_WHAT YOU WILL DO:_ Look for "joints" in the listing below. Gather each line that contains it.
>> start SOURCE EXCERPT
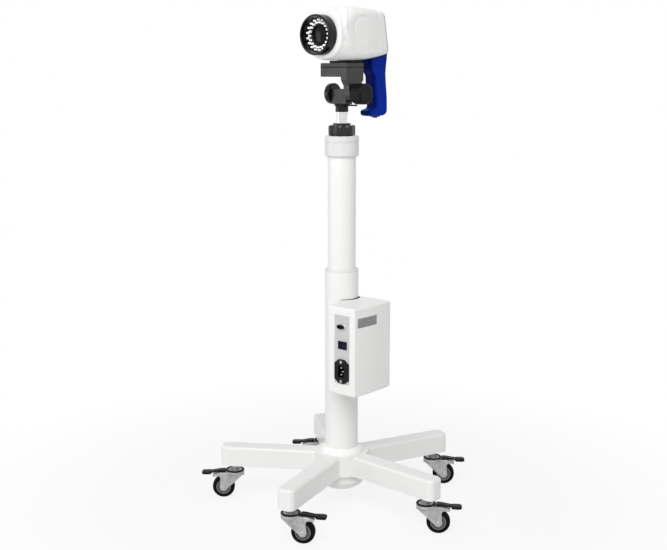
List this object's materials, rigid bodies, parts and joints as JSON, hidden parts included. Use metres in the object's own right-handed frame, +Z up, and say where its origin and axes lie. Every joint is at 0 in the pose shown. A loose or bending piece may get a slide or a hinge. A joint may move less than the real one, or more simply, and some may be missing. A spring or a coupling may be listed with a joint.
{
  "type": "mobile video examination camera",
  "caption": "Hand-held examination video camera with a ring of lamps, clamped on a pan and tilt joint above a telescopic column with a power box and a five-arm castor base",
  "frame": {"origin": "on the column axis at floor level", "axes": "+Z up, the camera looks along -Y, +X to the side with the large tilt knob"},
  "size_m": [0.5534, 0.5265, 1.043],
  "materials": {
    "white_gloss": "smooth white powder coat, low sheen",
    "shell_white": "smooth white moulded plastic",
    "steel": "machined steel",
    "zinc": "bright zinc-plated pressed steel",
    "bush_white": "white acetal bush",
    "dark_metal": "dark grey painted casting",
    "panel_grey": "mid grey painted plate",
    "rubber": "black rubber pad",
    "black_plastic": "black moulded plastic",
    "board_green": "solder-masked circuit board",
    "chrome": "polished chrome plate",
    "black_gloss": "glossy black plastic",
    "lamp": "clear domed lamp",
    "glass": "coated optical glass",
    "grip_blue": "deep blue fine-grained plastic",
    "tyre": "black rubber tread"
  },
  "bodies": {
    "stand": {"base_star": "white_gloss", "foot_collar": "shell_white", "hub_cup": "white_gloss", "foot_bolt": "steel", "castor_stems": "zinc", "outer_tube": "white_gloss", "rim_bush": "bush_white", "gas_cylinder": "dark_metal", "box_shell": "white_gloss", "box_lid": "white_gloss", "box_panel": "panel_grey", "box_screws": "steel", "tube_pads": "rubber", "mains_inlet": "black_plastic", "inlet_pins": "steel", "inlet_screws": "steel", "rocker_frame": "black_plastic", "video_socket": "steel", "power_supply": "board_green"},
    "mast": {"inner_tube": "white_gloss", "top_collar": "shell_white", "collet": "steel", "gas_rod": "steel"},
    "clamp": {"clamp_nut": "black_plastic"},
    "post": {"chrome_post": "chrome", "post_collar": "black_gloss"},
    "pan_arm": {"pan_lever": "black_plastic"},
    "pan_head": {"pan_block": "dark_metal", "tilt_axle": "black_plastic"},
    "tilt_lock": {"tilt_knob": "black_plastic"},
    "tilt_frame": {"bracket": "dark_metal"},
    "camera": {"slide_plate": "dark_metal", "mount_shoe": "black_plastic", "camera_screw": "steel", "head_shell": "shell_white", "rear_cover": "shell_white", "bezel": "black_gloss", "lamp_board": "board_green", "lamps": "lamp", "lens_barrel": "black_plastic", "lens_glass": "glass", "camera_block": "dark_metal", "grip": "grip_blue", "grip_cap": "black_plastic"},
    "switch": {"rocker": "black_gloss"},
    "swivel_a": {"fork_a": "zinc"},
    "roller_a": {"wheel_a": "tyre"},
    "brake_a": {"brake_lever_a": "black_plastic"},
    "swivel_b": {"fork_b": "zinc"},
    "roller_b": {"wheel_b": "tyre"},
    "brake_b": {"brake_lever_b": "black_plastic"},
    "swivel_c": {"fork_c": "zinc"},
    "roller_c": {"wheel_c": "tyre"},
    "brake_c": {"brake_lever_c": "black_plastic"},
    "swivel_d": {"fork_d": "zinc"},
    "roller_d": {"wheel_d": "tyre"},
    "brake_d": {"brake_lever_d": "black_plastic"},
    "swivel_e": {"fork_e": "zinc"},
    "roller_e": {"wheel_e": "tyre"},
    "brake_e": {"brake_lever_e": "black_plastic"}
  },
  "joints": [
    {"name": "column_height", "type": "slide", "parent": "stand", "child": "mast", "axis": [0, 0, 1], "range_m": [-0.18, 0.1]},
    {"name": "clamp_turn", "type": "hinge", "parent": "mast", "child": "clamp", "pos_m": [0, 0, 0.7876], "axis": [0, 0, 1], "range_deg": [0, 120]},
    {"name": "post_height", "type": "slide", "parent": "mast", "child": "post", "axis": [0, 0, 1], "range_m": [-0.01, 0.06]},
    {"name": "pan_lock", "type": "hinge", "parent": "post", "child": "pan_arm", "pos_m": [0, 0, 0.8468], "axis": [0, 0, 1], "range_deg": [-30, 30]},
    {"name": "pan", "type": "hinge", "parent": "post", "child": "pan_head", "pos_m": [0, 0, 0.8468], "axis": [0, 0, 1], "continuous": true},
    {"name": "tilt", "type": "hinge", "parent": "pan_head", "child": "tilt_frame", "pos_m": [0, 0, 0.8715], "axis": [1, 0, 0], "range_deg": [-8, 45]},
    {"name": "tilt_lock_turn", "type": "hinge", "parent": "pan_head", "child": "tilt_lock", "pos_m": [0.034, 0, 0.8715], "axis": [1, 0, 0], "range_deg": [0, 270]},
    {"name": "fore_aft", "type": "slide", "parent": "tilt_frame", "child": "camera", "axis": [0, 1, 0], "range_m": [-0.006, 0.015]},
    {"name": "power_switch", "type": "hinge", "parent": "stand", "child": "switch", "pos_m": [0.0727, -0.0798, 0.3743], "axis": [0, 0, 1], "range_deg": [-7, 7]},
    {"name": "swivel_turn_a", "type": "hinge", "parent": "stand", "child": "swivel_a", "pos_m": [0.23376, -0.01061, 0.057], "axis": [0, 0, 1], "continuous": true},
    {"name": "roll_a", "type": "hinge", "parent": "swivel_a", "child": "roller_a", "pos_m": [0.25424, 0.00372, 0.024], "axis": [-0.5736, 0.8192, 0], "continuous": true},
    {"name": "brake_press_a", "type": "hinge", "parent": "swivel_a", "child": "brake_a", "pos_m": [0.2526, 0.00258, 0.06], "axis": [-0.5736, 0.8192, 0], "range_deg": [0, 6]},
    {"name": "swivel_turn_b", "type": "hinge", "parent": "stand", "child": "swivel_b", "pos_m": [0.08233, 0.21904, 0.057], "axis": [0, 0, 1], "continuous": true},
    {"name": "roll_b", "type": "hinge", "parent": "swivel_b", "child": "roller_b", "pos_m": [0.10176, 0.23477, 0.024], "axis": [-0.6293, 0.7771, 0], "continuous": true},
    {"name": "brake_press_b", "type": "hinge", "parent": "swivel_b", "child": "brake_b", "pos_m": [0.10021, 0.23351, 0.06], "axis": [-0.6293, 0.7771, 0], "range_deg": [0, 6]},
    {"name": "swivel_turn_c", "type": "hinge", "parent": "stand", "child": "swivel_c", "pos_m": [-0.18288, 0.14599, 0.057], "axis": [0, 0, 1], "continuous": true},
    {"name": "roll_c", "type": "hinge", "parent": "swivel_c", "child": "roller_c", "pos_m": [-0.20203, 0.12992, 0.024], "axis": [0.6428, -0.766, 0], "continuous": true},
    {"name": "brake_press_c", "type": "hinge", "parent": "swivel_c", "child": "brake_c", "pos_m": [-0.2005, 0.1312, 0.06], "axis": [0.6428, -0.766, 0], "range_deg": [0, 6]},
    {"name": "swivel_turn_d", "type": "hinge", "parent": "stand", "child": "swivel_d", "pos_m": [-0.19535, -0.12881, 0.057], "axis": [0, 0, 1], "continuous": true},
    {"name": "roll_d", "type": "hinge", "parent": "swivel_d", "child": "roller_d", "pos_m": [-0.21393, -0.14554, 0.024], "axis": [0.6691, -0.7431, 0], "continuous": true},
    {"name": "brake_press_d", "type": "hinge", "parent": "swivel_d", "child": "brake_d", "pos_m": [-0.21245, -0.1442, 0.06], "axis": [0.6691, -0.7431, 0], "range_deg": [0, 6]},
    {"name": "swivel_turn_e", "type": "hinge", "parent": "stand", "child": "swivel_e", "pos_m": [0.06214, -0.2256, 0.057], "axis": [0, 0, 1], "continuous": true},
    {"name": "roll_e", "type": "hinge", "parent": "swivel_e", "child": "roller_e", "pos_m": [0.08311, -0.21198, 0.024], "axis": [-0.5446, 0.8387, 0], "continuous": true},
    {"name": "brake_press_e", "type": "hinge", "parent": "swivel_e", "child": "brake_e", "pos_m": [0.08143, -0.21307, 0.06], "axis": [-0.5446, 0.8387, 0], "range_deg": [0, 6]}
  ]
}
>> end SOURCE EXCERPT
_CORRECT OUTPUT:_
List this object's materials, rigid bodies, parts and joints as JSON, hidden parts included. Use metres in the object's own right-handed frame, +Z up, and say where its origin and axes lie. Every joint is at 0 in the pose shown. A loose or bending piece may get a slide or a hinge. A joint may move less than the real one, or more simply, and some may be missing. A spring or a coupling may be listed with a joint.
  "joints": [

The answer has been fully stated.